WHAT YOU SHOULD DO :: Below is a listing. Quote from it, exactly, the lines from the one containing "Recreate this object" down to the one containing "FLEECE_GAP = 0.0015", both ends included, and nothing else.

SUPPLIED INFORMATION ::
/---
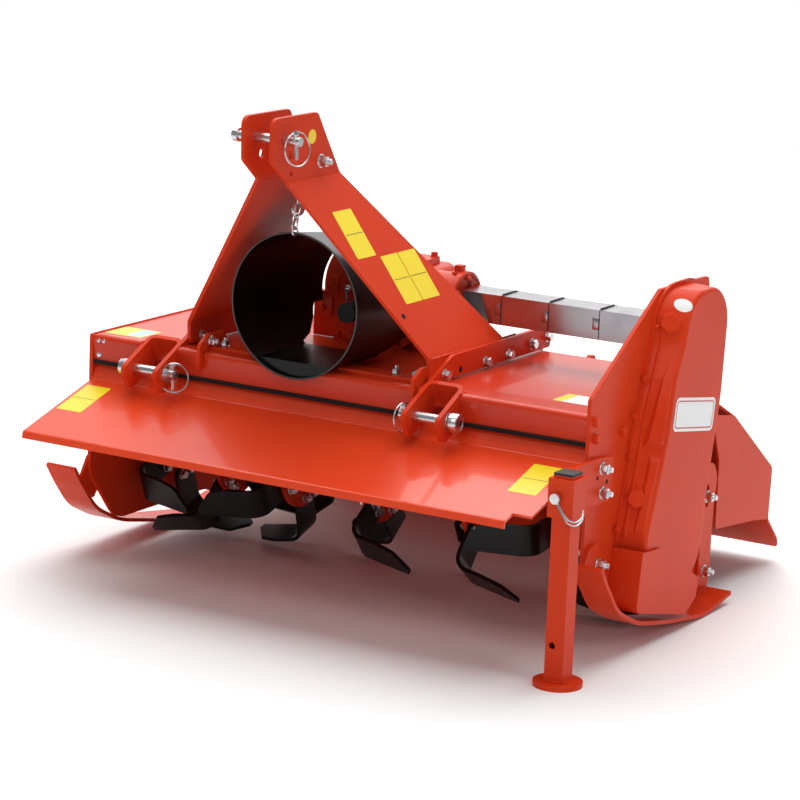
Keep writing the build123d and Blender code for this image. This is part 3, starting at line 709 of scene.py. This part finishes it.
\---
/---
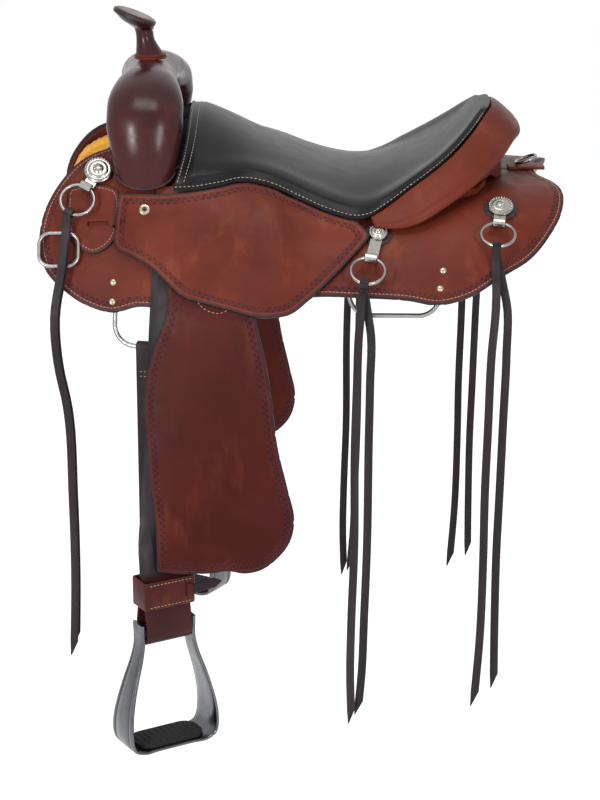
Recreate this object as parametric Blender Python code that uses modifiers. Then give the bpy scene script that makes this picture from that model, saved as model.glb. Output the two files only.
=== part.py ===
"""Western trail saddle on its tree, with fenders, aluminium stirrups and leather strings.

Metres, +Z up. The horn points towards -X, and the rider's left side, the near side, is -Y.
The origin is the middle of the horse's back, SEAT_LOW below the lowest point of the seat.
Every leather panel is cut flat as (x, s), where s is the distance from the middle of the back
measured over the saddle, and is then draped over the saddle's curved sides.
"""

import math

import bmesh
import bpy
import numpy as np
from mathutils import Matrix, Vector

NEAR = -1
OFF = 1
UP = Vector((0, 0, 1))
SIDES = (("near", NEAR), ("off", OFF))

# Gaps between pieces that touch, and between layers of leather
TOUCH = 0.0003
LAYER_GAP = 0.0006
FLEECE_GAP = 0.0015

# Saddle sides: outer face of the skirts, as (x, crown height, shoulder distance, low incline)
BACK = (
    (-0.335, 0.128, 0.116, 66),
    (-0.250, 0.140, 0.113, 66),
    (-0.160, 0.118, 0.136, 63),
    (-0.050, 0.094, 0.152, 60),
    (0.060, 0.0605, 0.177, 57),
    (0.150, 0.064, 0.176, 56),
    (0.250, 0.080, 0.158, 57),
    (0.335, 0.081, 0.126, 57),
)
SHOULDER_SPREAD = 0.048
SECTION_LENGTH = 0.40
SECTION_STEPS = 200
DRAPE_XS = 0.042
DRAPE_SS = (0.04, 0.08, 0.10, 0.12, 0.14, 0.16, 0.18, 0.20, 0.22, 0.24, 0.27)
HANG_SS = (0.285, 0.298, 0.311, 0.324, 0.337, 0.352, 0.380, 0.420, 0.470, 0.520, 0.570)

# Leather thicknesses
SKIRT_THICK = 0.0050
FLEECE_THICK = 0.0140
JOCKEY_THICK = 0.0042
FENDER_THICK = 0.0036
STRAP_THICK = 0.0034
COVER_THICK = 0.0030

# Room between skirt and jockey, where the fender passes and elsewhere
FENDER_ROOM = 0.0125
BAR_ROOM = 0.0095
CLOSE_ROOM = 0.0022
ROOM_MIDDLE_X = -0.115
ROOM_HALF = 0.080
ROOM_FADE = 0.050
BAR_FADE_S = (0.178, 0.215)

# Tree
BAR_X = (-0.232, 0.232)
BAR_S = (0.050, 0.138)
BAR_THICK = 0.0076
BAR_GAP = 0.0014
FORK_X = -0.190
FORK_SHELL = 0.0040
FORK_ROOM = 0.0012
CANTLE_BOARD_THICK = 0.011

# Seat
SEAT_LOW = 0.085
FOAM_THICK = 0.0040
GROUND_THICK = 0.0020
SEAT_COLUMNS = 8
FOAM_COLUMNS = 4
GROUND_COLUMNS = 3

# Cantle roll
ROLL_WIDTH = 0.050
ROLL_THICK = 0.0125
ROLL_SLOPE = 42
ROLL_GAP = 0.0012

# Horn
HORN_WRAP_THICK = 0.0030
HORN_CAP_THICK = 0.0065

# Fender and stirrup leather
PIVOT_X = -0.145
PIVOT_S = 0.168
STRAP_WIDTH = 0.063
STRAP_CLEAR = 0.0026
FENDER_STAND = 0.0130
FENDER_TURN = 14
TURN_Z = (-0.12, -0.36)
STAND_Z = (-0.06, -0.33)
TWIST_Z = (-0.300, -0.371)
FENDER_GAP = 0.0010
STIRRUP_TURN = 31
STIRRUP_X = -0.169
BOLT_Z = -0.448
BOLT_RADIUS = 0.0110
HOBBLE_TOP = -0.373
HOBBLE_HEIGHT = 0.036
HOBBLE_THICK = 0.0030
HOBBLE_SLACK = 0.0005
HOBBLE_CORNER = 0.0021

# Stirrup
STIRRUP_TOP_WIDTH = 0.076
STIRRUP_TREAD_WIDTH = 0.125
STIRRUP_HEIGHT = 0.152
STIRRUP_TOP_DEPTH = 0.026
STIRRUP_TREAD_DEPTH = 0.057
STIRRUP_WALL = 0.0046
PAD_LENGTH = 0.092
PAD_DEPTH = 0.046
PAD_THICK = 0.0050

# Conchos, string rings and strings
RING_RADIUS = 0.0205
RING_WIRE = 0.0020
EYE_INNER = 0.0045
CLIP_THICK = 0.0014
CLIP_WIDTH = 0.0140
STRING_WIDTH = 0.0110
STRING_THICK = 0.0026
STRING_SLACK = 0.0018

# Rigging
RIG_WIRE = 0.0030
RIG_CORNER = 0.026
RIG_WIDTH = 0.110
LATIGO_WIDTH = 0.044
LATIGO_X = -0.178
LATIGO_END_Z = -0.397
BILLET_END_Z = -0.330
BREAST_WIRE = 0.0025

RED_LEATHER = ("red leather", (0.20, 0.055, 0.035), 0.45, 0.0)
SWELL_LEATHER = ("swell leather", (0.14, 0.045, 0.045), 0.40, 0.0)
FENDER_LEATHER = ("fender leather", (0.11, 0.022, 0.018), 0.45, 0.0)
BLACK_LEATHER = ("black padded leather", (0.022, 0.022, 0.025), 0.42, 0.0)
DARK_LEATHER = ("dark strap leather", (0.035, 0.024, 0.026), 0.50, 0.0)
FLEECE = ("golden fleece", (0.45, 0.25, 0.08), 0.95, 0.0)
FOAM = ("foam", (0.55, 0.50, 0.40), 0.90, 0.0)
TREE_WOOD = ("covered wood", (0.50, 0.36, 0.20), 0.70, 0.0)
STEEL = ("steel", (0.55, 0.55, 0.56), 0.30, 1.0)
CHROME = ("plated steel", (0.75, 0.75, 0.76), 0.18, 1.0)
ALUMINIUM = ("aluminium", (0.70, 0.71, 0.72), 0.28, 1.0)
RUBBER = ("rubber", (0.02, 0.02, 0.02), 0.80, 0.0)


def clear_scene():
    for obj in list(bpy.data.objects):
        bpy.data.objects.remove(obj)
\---
RESULT FOR THIS EXERCISE ::
Recreate this object as parametric Blender Python code that uses modifiers. Then give the bpy scene script that makes this picture from that model, saved as model.glb. Output the two files only.
=== part.py ===
"""Western trail saddle on its tree, with fenders, aluminium stirrups and leather strings.

Metres, +Z up. The horn points towards -X, and the rider's left side, the near side, is -Y.
The origin is the middle of the horse's back, SEAT_LOW below the lowest point of the seat.
Every leather panel is cut flat as (x, s), where s is the distance from the middle of the back
measured over the saddle, and is then draped over the saddle's curved sides.
"""

import math

import bmesh
import bpy
import numpy as np
from mathutils import Matrix, Vector

NEAR = -1
OFF = 1
UP = Vector((0, 0, 1))
SIDES = (("near", NEAR), ("off", OFF))

# Gaps between pieces that touch, and between layers of leather
TOUCH = 0.0003
LAYER_GAP = 0.0006
FLEECE_GAP = 0.0015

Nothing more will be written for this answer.